§ Objective
The lines to be extracted run from the start of the listing through the line containing "return (np.abs(normals @"; copy them exactly and nothing else.

§ Data block

>>>>>

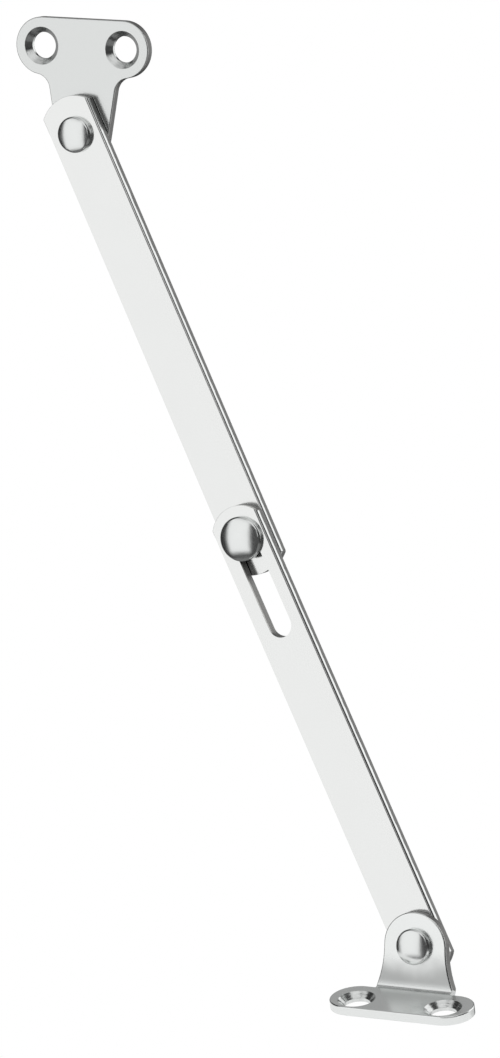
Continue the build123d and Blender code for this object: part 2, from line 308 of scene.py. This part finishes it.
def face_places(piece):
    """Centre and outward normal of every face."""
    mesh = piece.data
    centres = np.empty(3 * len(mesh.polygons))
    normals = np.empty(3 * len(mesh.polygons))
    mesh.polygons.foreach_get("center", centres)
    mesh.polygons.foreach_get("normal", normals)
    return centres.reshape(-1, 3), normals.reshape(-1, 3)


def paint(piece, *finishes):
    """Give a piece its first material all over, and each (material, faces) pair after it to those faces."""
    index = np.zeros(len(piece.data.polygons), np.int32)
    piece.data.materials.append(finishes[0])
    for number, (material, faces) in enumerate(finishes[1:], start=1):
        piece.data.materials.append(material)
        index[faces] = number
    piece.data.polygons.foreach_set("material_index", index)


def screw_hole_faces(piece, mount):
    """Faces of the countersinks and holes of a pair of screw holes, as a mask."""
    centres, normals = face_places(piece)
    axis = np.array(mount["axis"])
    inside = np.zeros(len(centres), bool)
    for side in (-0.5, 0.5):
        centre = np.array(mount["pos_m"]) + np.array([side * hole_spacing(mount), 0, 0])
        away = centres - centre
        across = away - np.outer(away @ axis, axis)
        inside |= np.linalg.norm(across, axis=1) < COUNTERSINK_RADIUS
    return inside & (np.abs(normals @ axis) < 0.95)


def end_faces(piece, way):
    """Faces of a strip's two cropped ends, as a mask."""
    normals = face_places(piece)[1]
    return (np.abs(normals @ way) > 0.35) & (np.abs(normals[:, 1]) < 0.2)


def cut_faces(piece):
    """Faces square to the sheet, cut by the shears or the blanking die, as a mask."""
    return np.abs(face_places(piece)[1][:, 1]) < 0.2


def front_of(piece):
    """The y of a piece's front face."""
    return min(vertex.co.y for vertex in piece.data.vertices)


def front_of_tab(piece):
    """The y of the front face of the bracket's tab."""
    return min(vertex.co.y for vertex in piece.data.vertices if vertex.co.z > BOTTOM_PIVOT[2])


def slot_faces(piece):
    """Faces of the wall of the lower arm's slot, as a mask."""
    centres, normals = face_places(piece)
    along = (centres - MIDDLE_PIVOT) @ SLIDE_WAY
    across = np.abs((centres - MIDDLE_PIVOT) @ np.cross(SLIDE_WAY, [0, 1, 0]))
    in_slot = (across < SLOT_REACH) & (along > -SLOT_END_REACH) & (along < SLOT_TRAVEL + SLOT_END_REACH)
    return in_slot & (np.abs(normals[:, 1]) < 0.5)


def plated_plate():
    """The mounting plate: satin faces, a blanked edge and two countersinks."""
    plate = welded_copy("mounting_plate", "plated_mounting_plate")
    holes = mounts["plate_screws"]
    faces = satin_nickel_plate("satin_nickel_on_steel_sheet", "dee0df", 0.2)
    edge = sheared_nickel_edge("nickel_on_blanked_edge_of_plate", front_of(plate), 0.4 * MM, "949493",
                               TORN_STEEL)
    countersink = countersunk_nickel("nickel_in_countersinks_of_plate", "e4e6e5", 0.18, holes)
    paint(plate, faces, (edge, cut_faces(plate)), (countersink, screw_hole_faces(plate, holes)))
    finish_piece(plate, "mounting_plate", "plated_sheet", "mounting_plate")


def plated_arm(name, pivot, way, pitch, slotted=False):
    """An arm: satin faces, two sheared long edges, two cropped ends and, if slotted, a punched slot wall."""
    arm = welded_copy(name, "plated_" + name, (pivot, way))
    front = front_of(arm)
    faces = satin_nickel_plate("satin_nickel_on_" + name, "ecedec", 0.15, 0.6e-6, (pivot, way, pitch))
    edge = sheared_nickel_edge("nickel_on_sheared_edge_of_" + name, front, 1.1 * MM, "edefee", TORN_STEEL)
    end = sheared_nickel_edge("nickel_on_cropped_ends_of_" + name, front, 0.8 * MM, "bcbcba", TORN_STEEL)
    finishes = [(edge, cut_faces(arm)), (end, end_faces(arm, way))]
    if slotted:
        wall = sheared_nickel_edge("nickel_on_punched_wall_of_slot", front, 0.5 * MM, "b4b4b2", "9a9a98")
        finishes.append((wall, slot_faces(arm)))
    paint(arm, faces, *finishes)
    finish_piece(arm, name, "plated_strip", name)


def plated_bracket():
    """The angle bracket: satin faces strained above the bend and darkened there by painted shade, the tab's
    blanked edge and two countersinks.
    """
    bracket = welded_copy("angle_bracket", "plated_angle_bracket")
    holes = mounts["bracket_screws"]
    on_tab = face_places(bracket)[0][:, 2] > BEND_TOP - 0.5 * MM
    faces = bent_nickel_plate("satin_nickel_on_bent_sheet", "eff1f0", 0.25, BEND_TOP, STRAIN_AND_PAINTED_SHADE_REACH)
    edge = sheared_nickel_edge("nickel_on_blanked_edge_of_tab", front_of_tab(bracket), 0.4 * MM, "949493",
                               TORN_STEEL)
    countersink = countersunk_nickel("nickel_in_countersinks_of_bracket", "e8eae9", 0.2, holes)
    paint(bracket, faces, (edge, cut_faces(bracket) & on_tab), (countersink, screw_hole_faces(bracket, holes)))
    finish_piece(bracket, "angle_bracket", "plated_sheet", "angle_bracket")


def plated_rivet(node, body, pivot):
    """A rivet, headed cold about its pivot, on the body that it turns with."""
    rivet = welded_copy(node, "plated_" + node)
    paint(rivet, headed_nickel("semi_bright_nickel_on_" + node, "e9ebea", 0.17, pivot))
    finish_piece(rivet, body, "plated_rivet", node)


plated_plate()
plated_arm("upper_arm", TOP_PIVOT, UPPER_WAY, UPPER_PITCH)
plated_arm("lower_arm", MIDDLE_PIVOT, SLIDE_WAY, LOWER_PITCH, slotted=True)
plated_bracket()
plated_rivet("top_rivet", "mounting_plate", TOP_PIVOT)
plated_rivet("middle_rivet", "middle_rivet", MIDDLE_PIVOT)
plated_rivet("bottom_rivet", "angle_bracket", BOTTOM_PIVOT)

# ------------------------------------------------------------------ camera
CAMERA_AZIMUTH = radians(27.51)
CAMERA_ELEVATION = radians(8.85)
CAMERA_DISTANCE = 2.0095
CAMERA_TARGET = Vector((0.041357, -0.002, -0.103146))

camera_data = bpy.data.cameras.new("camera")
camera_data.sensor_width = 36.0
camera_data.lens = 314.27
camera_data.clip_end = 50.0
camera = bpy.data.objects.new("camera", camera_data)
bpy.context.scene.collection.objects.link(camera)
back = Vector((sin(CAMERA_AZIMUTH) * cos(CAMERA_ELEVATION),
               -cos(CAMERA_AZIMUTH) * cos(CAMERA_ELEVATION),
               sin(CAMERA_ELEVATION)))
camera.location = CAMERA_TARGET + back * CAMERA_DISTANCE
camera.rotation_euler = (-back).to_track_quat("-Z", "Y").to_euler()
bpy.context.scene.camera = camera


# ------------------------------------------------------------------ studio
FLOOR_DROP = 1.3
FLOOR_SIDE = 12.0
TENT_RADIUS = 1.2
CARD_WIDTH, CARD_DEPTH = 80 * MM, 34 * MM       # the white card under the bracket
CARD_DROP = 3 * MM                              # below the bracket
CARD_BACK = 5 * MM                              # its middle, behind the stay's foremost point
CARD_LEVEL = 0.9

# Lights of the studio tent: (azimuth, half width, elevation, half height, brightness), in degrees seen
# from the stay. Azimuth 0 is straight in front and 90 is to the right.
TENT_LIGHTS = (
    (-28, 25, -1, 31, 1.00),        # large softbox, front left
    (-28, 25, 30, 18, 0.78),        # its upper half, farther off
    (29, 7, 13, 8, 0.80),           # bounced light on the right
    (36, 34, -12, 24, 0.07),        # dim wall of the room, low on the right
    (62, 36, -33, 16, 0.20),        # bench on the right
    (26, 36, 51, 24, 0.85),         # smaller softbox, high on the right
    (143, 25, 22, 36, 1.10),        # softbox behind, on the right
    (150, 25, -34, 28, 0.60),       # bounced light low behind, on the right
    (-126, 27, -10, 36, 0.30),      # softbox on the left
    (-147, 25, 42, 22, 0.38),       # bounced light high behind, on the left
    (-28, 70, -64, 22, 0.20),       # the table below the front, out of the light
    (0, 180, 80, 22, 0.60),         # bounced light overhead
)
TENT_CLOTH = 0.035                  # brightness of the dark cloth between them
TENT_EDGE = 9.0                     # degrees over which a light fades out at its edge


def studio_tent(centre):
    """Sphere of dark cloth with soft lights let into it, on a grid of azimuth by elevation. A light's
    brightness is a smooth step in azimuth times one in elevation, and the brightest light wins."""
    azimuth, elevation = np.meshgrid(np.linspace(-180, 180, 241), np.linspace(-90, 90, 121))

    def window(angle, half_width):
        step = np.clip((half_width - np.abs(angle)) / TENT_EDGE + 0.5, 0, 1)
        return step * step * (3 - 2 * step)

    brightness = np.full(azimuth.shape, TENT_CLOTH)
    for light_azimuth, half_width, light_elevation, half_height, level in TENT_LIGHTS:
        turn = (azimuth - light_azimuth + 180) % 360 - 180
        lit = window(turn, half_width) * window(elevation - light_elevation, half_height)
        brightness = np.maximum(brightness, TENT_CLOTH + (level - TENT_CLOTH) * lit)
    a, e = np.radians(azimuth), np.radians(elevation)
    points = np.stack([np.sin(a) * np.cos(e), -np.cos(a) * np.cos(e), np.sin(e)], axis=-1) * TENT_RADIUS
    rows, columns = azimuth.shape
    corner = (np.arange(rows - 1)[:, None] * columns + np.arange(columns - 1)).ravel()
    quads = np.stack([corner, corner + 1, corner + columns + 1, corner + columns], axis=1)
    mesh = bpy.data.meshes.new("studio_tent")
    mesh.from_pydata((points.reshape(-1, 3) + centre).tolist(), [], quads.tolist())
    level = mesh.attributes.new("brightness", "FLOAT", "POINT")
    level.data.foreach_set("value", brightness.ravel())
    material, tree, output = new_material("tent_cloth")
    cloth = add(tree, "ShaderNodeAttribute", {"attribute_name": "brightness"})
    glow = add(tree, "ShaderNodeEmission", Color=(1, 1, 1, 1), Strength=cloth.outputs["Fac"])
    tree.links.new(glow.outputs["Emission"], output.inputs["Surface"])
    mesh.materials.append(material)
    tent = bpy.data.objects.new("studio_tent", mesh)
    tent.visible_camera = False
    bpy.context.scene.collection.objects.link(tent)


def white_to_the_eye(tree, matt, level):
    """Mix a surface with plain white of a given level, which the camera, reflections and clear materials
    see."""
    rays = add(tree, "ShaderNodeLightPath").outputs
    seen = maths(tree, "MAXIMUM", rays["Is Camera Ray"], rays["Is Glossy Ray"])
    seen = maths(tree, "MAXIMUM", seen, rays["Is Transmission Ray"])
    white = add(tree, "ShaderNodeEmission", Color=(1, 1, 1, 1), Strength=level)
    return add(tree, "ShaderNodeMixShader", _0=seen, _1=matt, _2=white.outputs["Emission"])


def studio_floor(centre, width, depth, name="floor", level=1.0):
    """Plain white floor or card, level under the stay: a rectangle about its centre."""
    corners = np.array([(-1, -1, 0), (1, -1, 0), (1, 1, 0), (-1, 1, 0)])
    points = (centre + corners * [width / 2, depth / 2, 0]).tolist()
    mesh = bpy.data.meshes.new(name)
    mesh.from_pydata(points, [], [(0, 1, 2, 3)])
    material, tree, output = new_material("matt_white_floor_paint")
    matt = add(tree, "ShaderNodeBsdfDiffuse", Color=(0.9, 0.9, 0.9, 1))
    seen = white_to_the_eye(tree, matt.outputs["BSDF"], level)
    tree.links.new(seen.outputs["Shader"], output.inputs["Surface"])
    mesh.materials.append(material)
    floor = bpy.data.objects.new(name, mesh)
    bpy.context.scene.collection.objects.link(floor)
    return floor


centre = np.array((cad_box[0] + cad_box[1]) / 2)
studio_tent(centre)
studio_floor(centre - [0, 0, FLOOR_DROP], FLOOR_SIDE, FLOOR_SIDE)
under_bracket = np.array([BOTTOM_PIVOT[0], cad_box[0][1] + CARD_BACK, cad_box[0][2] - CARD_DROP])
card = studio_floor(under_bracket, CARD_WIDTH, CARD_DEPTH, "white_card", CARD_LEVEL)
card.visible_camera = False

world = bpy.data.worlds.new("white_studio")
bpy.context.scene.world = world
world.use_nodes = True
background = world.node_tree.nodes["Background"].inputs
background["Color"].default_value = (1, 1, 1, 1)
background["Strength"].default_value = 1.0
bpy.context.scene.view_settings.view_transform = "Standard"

<<<<<

§ Answer below
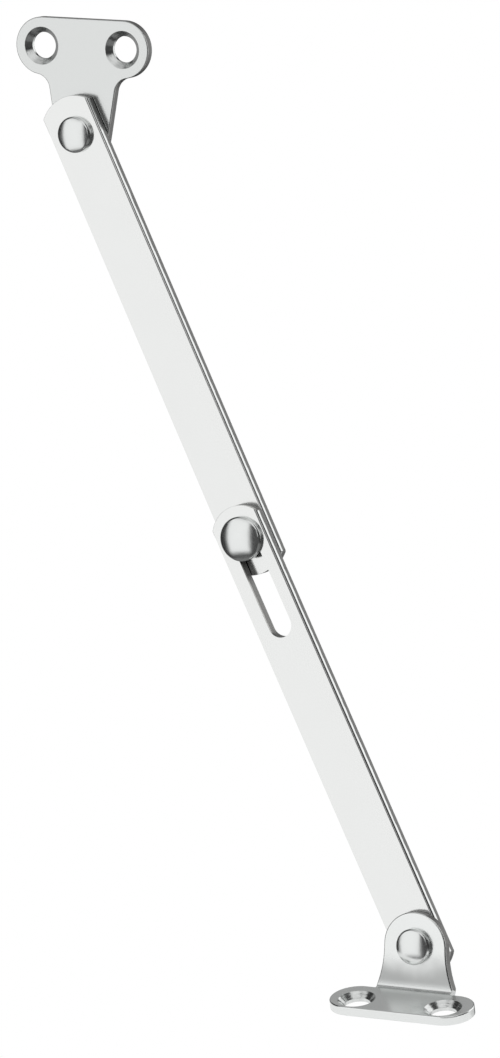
Continue the build123d and Blender code for this object: part 2, from line 308 of scene.py. This part finishes it.
def face_places(piece):
    """Centre and outward normal of every face."""
    mesh = piece.data
    centres = np.empty(3 * len(mesh.polygons))
    normals = np.empty(3 * len(mesh.polygons))
    mesh.polygons.foreach_get("center", centres)
    mesh.polygons.foreach_get("normal", normals)
    return centres.reshape(-1, 3), normals.reshape(-1, 3)


def paint(piece, *finishes):
    """Give a piece its first material all over, and each (material, faces) pair after it to those faces."""
    index = np.zeros(len(piece.data.polygons), np.int32)
    piece.data.materials.append(finishes[0])
    for number, (material, faces) in enumerate(finishes[1:], start=1):
        piece.data.materials.append(material)
        index[faces] = number
    piece.data.polygons.foreach_set("material_index", index)


def screw_hole_faces(piece, mount):
    """Faces of the countersinks and holes of a pair of screw holes, as a mask."""
    centres, normals = face_places(piece)
    axis = np.array(mount["axis"])
    inside = np.zeros(len(centres), bool)
    for side in (-0.5, 0.5):
        centre = np.array(mount["pos_m"]) + np.array([side * hole_spacing(mount), 0, 0])
        away = centres - centre
        across = away - np.outer(away @ axis, axis)
        inside |= np.linalg.norm(across, axis=1) < COUNTERSINK_RADIUS
    return inside & (np.abs(normals @ axis) < 0.95)


def end_faces(piece, way):
    """Faces of a strip's two cropped ends, as a mask."""
    normals = face_places(piece)[1]
    return (np.abs(normals @ way) > 0.35) & (np.abs(normals[:, 1]) < 0.2)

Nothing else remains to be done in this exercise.